A third Hymenoptera -fighting strategy was submitted by Ross Westergaard of Surrey, British Columbia. Our Canadian friend writes, "The town houses in our neighborhood are flat-roofed, with only a two-foot crawl space for an attic. Wasps gained access to one of these spaces through a small hole, and pretty soon over 200 of them had set up housekeeping! Now I'm usually one to live and let live, but these flying critters weren't about to hold up their end of that bargain. In fact, they got so pugnacious that it was dangerous to step outside the front door or open the upstairs windows.
"Liquid sprays were out of the question, since they could soak through the ceiling. Gas would have necessitated evacuating both our and the neighbors' houses for at least a day . . . and would have been too expensive.

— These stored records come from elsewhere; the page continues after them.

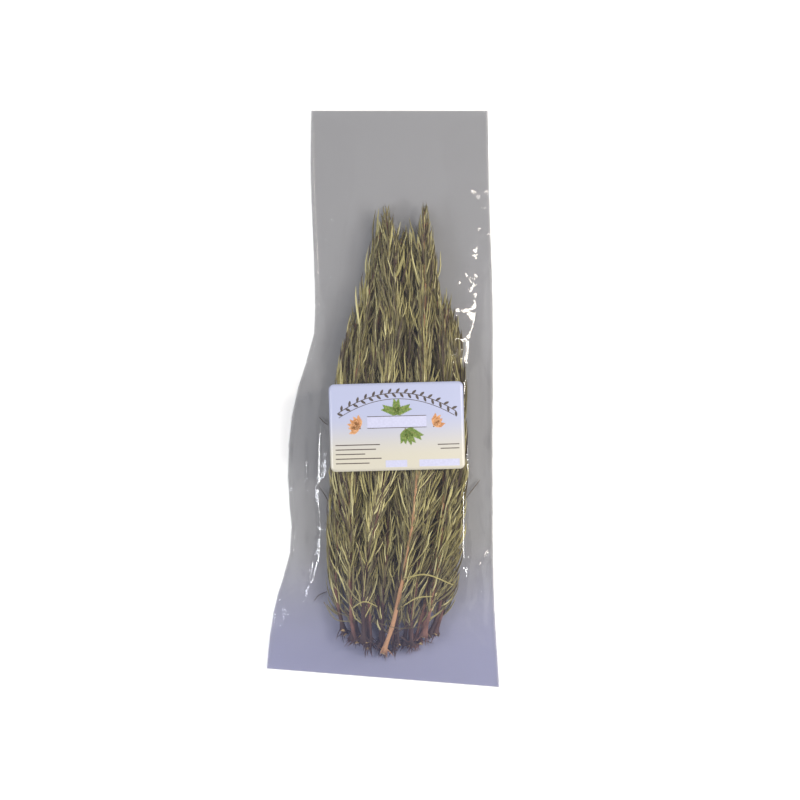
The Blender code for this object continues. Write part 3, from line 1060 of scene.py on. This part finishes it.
@dataclass
class LabelPrint:
    """Plain printed decoration on the label: rules, empty fields and a herb-sprig motif.

    Attributes:
        label: The sheet it is printed on.
        film: Thickness of the ink layer.
    """

    label: Label
    film: float = 0.03 * MM
    points: list[tuple[float, float]] = field(default_factory=list)
    faces: list[tuple[int, ...]] = field(default_factory=list)
    inks: list[int] = field(default_factory=list)

    def strip(self, line: np.ndarray, widths: np.ndarray, ink: int) -> None:
        """Prints a strip.

        Args:
            line: Its middle, in millimetres from the label's middle.
            widths: Its width at each point, in millimetres.
            ink: Which ink.
        """
        way = np.gradient(line, axis=0)
        way /= np.linalg.norm(way, axis=1, keepdims=True)
        across = np.stack([-way[:, 1], way[:, 0]], 1) * np.asarray(widths)[:, None] / 2
        start = len(self.points)
        for low, high in zip(line - across, line + across):
            self.points += [tuple(low), tuple(high)]
        for i in range(len(line) - 1):
            a = start + 2 * i
            self.faces.append((a, a + 2, a + 3, a + 1))
            self.inks.append(int(ink))

    def rule(
        self, start: tuple[float, float], end: tuple[float, float], width: float, ink: int
    ) -> None:
        """Prints a straight rule or, when wide, a field."""
        steps = max(3, int(math.dist(start, end) / 2))
        line = np.linspace(start, end, steps)
        self.strip(line, np.full(steps, width), ink)

    def arch(self, half: float, foot: float, rise: float, width: float, ink: int) -> None:
        """Prints an arched rule."""
        x = np.linspace(-half, half, 44)
        self.strip(np.stack([x, foot + rise * (1 - (x / half) ** 2)], 1), np.full(44, width), ink)

    def garland(self, half: float, foot: float, rise: float, count: int) -> None:
        """Prints an arch of small dark leaves, leaning to both sides of a thin stalk."""
        self.arch(half, foot, rise, 0.6, Inks.DARK)
        t = np.linspace(0, 1, 6)
        for i, x in enumerate(np.linspace(-half, half, count)):
            at = np.array([x, foot + rise * (1 - (x / half) ** 2)])
            lean = math.atan2(-2 * rise * x / half**2, 1) + (0.9 if i % 2 else -0.9)
            leaf = np.array([math.cos(lean), math.sin(lean)]) * 4.2
            widths = 1.9 * np.sin(math.pi * (0.08 + 0.84 * t))
            self.strip(at + leaf * t[:, None], widths, Inks.DARK)

    def leafy(self, foot: tuple[float, float], turn: float, length: float, ink: int) -> None:
        """Prints a small sprig of paired leaves."""
        way = np.array([math.cos(turn), math.sin(turn)])
        start = np.array(foot)
        self.rule(tuple(start), tuple(start + way * length), 0.45, Inks.STALK)
        t = np.linspace(0, 1, 6)
        widths = 1.3 * np.sin(math.pi * (0.08 + 0.84 * t))
        for i in range(int(length / 1.5)):
            at = start + way * (1 + 1.5 * i)
            for side in (-1, 1):
                lean = turn + side * 0.6
                leaf = np.array([math.cos(lean), math.sin(lean)]) * (5.6 - 2.2 * i * 1.5 / length)
                self.strip(at + leaf * t[:, None], widths, ink)

    def layout(self) -> None:
        """Sets out everything that is printed."""
        dark, green, clay = Inks.DARK, Inks.GREEN, Inks.CLAY
        self.garland(44, 10.5, 14.5, 31)
        self.arch(43, 7.4, 13.2, 0.45, dark)
        self.rule((-22, 3.5), (22, 3.5), 8.4, Inks.FIELD)
        for y in (-0.8, 7.8):
            self.rule((-22, y), (22, y), 0.5, dark)
        for foot, turn, length, ink in (
            ((-3, 9.5), 0.35, 13, green), ((3, 9.5), 2.8, 13, green), ((0, 9), 1.57, 9, green),
            ((6, -1.5), -0.5, 13, green), ((6, -1.5), -1.1, 11, green),
            ((6, -1.5), -1.7, 9, green), ((-27, -1), 1.9, 8, clay), ((-27, -1), 2.6, 8, clay),
            ((-27, -1), 3.3, 7, clay), ((27, -1), 1.2, 8, clay), ((27, -1), 0.5, 7, clay),
        ):
            self.leafy(foot, turn, length, ink)
        for i, end in enumerate((-13, -16, -24, -12, -21)):
            self.rule((-46, -13 - 3.4 * i), (end, -13 - 3.4 * i), 0.75, dark)
        self.rule((-9, -27.5), (7, -27.5), 5.2, Inks.FIELD)
        self.rule((16, -27.5), (46, -27.5), 5.2, Inks.FIELD)
        self.rule((30, -14), (46, -14), 0.7, dark)
        self.rule((32, -17), (46, -17), 0.7, dark)

    def build(self) -> bpy.types.Object:
        """Lays the ink on the paper."""
        self.layout()
        flat = np.array(self.points) * MM
        x, y = self.label.from_sheet(flat)
        z = self.label.film_height(x, y) + LABEL_GAP + self.label.paper + INK_GAP
        mesh = bpy.data.meshes.new("label_print")
        mesh.from_pydata(np.stack([x, y, z], 1), [], self.faces)
        for ink in (
            Ink("dark_brown_ink", "4b4340", "5c534d"), Ink("leaf_green_ink", "5f7a3a", "84944f"),
            Ink("stalk_brown_ink", "6b5636", "85693f"), Ink("clay_orange_ink", "bd8152", "d9a577"),
            Ink("pale_lavender_ink", "bcbdd4", "c2c3da"),
        ):
            mesh.materials.append(ink.material())
        mesh.polygons.foreach_set("material_index", self.inks)
        made = placed("label_print", mesh)
        bpy.ops.object.select_all(action="DESELECT")
        bpy.context.view_layer.objects.active = made
        solid = made.modifiers.new("ink", "SOLIDIFY")
        solid.thickness = self.film
        bpy.ops.object.modifier_apply(modifier=solid.name)
        return made


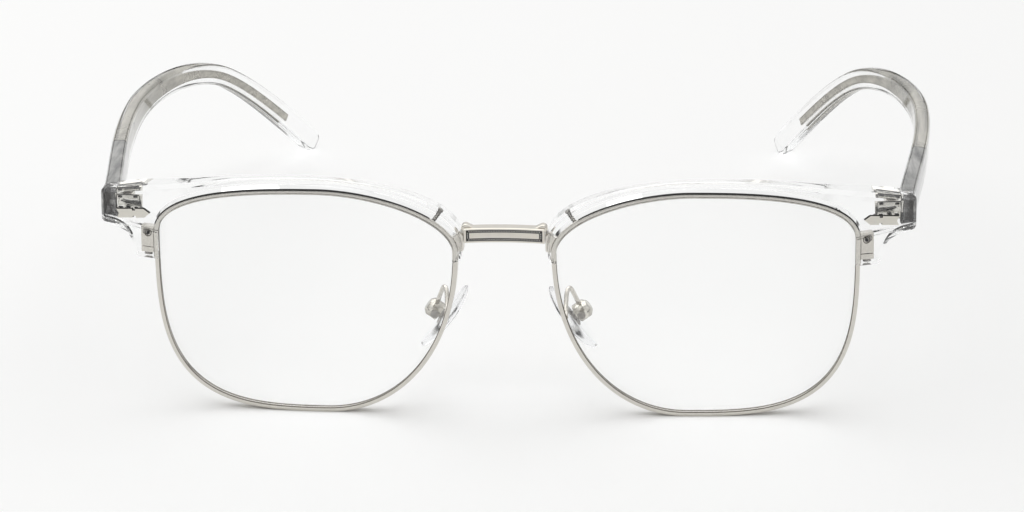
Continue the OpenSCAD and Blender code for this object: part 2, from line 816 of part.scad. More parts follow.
module pad_box_shape() {
    difference() {
        pad_box_form(0);
        pad_frame() translate([box_x - 1, -0.8, screw_z - 1.3]) cube([screw_x + 1.05 - box_x + 1, 1.6, 2.6]);
        screw_frame() translate([0, 0, -3]) cylinder(r = pad_screw_r + slack, h = 6);
    }
}

module pad_screw_shape() {
    screw_frame() difference() {
        union() {
            translate([0, 0, -1.5]) cylinder(r = pad_screw_r, h = 3.3);
            translate([0, 0, box_r + slack]) cylinder(r = pad_screw_r + 0.25, h = 0.35);
        }
        translate([-0.1, -1, box_r + 0.2]) cube([0.2, 2, 1]);
    }
}

// the arm leaves the back of the rim, rises in a loop and comes down on the box
arm_q = q_nose(3.35 - pad_drop);
arm_spot = edge(arm_q, -0.15);
arm_start = in_pair(deep(arm_spot, rim_back + 0.19));
arm_end = pad_at + [1.35, -0.8, 3.25];
arm_bow = [
    [0, 0, 0], [-0.25, 0.2, 0.3], [-0.5, 0.5, 1.2], [-0.65, 0.75, 2.4], [-0.75, 0.75, 3.45], [-0.7, 0.65, 3.95],
    [-0.55, 0.55, 3.75], [-0.4, 0.35, 2.95], [-0.3, 0.1, 2.1], [-0.15, -0.1, 1.1], [0, 0, 0]];
arm_path = [for (i = [0 : 10]) mix(arm_start, arm_end, i / 10) + arm_bow[i]];

function arm_ring(i) =
    let (m = len(arm_path) - 1,
        t = unit(arm_path[min(i + 1, m)] - arm_path[max(i - 1, 0)]),
        o = unit(cross(t, [1, 0, 0])),
        u = cross(o, t))
    [for (a = [0 : 36 : 324]) arm_path[i] + arm_r * (cos(a) * o + sin(a) * u)];

module pad_arm_shape() {
    difference() {
        tube([for (i = [0 : len(arm_path) - 1]) arm_ring(i)], fan(10));
        pad_box_form(slack);
        lens_frame() curved(-1, rim_back + slack);
    }
}

// placing: the whole pair is centred on Y = 0 and the right side mirrors the left

module left() {
    translate([0, -mid_y, 0]) children();
}

module right() {
    translate([0, -mid_y, 0]) mirror([1, 0, 0]) children();
}

module bridge() { color(metal) left() bridge_shape(); }
module left_rim() { color(metal) left() rim_shape(); }
module right_rim() { color(metal) right() rim_shape(); }
module left_lens() { color(clear) left() lens_shape(); }
module right_lens() { color(clear) right() lens_shape(); }
module left_brow() { color(clear) left() brow_shape(); }
module right_brow() { color(clear) right() brow_shape(); }
module left_bridge_lug() { color(metal) left() lug_shape(); }
module right_bridge_lug() { color(metal) right() lug_shape(); }
module left_lock_upper() { color(metal) left() lock_part(split_z + cut_half, lock_top); }
module right_lock_upper() { color(metal) right() lock_part(split_z + cut_half, lock_top); }
module left_lock_lower() { color(metal) left() lock_part(lock_z, split_z - cut_half); }
module right_lock_lower() { color(metal) right() lock_part(lock_z, split_z - cut_half); }
module left_lock_screw() { color(metal) left() lock_screw_shape(); }
module right_lock_screw() { color(metal) right() lock_screw_shape(); }
module left_brow_rivet() { color(metal) left() rivet_shape(); }
module right_brow_rivet() { color(metal) right() rivet_shape(); }
module left_brow_screw() { color(metal) left() brow_screw_shape(); }
module right_brow_screw() { color(metal) right() brow_screw_shape(); }
module left_plaque() { color(metal) left() plaque_shape(); }
module right_plaque() { color(metal) right() plaque_shape(); }
module left_front_hinge() { color(metal) left() front_hinge_shape(); }
module right_front_hinge() { color(metal) right() front_hinge_shape(); }
module left_hinge_screw() { color(metal) left() hinge_screw_shape(); }
module right_hinge_screw() { color(metal) right() hinge_screw_shape(); }
module left_temple_hinge() { color(metal) left() temple_hinge_shape(); }
module right_temple_hinge() { color(metal) right() temple_hinge_shape(); }
module left_temple() { color(clear) left() temple_shape(); }
module right_temple() { color(clear) right() temple_shape(); }
module left_core_sleeve() { color(metal) left() sleeve_shape(); }
module right_core_sleeve() { color(metal) right() sleeve_shape(); }
module left_core_strip() { color(metal) left() core_shape(); }
module right_core_strip() { color(metal) right() core_shape(); }
module left_pad_arm() { color(metal) left() pad_arm_shape(); }
module right_pad_arm() { color(metal) right() pad_arm_shape(); }
module left_pad_box() { color(metal) left() pad_box_shape(); }
module right_pad_box() { color(metal) right() pad_box_shape(); }
module left_pad_screw() { color(metal) left() pad_screw_shape(); }
module right_pad_screw() { color(metal) right() pad_screw_shape(); }
module left_pad_insert() { color(metal) left() pad_insert_shape(); }
module right_pad_insert() { color(metal) right() pad_insert_shape(); }
module left_nose_pad() { color(clear) left() pad_shape(); }
module right_nose_pad() { color(clear) right() pad_shape(); }

bridge();
left_rim();
right_rim();
left_lens();
right_lens();
left_brow();
right_brow();
left_bridge_lug();
right_bridge_lug();
left_lock_upper();
right_lock_upper();
left_lock_lower();
right_lock_lower();
left_lock_screw();
right_lock_screw();
left_brow_rivet();
right_brow_rivet();
left_brow_screw();
right_brow_screw();
left_plaque();
right_plaque();
left_front_hinge();
right_front_hinge();
left_hinge_screw();
right_hinge_screw();
left_temple_hinge();
right_temple_hinge();
left_temple();
right_temple();
left_core_sleeve();
right_core_sleeve();
left_core_strip();
right_core_strip();
left_pad_arm();
right_pad_arm();
left_pad_box();
right_pad_box();
left_pad_screw();
right_pad_screw();
left_pad_insert();
right_pad_insert();
left_nose_pad();
right_nose_pad();
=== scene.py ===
"""Browline glasses: clear acetate brows over wire rims, beaded bridge, cored clear temples.

Every place is worked out in millimetres, in the frame of the standing pair, and is turned
into metres when a point is written. The wearer's left is +X, and the right side is its mirror.
"""

from math import acos, asin, atan2, cos, floor, pi, radians, sin, sqrt

import bpy
from mathutils import Matrix, Vector

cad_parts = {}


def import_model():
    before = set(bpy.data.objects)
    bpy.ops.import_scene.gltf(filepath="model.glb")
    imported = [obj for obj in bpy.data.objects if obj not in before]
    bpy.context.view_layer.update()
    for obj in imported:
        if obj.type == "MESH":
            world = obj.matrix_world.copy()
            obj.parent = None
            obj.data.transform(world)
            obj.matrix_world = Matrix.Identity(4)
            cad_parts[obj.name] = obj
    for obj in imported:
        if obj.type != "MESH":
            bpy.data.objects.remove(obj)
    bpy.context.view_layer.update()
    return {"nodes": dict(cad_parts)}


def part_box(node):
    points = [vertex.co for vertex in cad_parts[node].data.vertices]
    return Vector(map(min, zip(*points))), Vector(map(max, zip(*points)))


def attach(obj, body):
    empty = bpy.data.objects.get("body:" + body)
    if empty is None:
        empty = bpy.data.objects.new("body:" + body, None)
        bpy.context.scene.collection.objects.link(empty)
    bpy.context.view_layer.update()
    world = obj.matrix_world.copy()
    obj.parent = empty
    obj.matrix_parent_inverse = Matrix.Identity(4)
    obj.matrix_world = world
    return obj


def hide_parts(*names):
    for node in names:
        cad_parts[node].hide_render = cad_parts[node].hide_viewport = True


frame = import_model()

# Sizes of the pair, in millimetres

MM = 0.001
SLACK = 0.02  # least room between two pieces
LENS_W = 54.0
LENS_H = 42.5
LENS_GAP = 18.0
LENS_T = 1.4
CURVE_R = 130.0
WRAP = radians(2.5)
RIM_OUT = 0.5
RIM_LAP = 0.35
RIM_FRONT = 0.35
RIM_BACK = 1.75
HIGH_X, LOW_X = -2.7, -3.1  # where the lens outline is highest and lowest
SIDE_Z, NOSE_Z = 11.5, 10.0  # where it is widest, temple side and nose side
ROUND_A, ROUND_B, ROUND_C, ROUND_D = 2.4, 1.8, 2.1, 3.45  # squareness of its four quarters
BROW_RISE = 2.1
BROW_FRONT = 1.15
BROW_BACK = 2.2
NOSE_REACH = 1.4
END_REACH = 10.55
END_DROP = 2.1
END_H = 6.4
LEG_Z = 7.4
LEG_W = 4.1
NOSE_END_Z = 8.0
BEVEL = 0.6
BUTT_Y = 9.3
BUTT_GAP = 0.12
REST_CUT = 0.05  # taken off below, where the rims stand on the floor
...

"Well, we got four coils of old-fashioned flypaper and pinned them to the eaves near the wasps' entrance hole (we used a long pole to put the strips in place). The sticky stuff was up for no more than a few minutes before it started collecting wasps. Within three days, over a hundred of the pesky insects were stuck. And by the end of a week, they were all gone."
Darlene Wagner of Grants Pass, Oregon has some tips for handling newborn bunnies. Darlene, who has raised rabbits for 15 years, says, "One of the most critical things to do to assure the health of a new litter of bunnies is to check the nest box soon after the kindling in order to remove any dead babies, afterbirth, or blood. However, if a litter is touched during the first few days by human hands, too often the doe either will refuse to reenter the nest box or—worse yet—will kill the entire litter.
"But I learned a trick to avoid this (from my 90-year-old rabbit-raising friend): Just sprinkle talcum or baby powder on your hands and rub a little of it on the doe's tummy. Now you can safely handle the newborn as much as necessary to clean out the nest box without the slightest worry that the doe will neglect or destroy her young."
"I've lived two years in my 18' tipi here in the Colorado Rockies at 7,000 feet," writes Paul Moore of LaPlata County, Colorado, "and the only problems I've run up against have had to do with a shortage of indoor living space and the lack of electricity for refrigeration of food. After some meditation, I helped solve both problems by digging a rectangular pit in the ground inside my tipi, lining it with thick, aluminum-backed insulation panels, then lowering in my big chest-type ice cooler. Now, the cooler is out of the way, giving me additional room to move . . . and all I have to do to use it is to throw back the braided rug that covers the floor of my tipi, lift up the piece of plywood that's over the pit, and remove the lid of the ice chest. As a bonus, the insulation and subfloor location triple the time it takes for a block of ice to melt."
Have the backs of your car's or truck's bucket seats got those frazzled, worn-out blues? If so, Shane Jones of Oklahoma City has a quick, inexpensive remedy. "When the backs of my Toyota's bucket seats started to wear, I just stretched a couple of old T-shirts over them (with the tops of the seat backs protruding through the neck holes) to make my own unique upholstery . . . and to save dropping more than a few pennies at the local tuck-and-roll shop. At first, the neighbors snickered when they saw them, but I've noticed lately that many of their car seats are starting to dress in T-shirts, too!"
Elizabeth England of Slocum, Rhode Island has come up with an herbal dandruff cure that she'd like to share with the rest of us. To brew her cure, Elizabeth mixes 1 gallon of boiling water with 2 ounces of chamomile and a 2-inch ginger root, coarsely grated. Next, she lets the blend stand until cool, then pours it into smaller bottles. Elizabeth reports that her herbal cure cleared up a bad case of the white flakies in just three days . . . and offers the bonus of being an excellent hair detangler.
"Next time you clean your hairbrush," writes Mary Leck of Washington, Kansas, "don't throw the hair away. Instead, do what the pioneers did: Save it for a natural pincushion. Sounds dirty? Well, it's not, and the natural oils on the hair will keep your pins and needles rust-free and sharp. To make the cushion, just cut out a rectangular piece of closely woven cotton material . . . double the size you want your finished product to be. Then fold the rectangle in half and stitch up the two sides so you have a miniature `pillowcase'. Now, sew up the end, leaving a small opening at one side. Turn the cloth pouch inside out, and put hair from your comb in through the opening. I just pin the opening shut between 'stuffings', then sew it closed when the cushion is full.
"It's amazing, but I've actually found that diaper pins can be sharpened just by running them through this kind of a hair-filled pincushion a few times."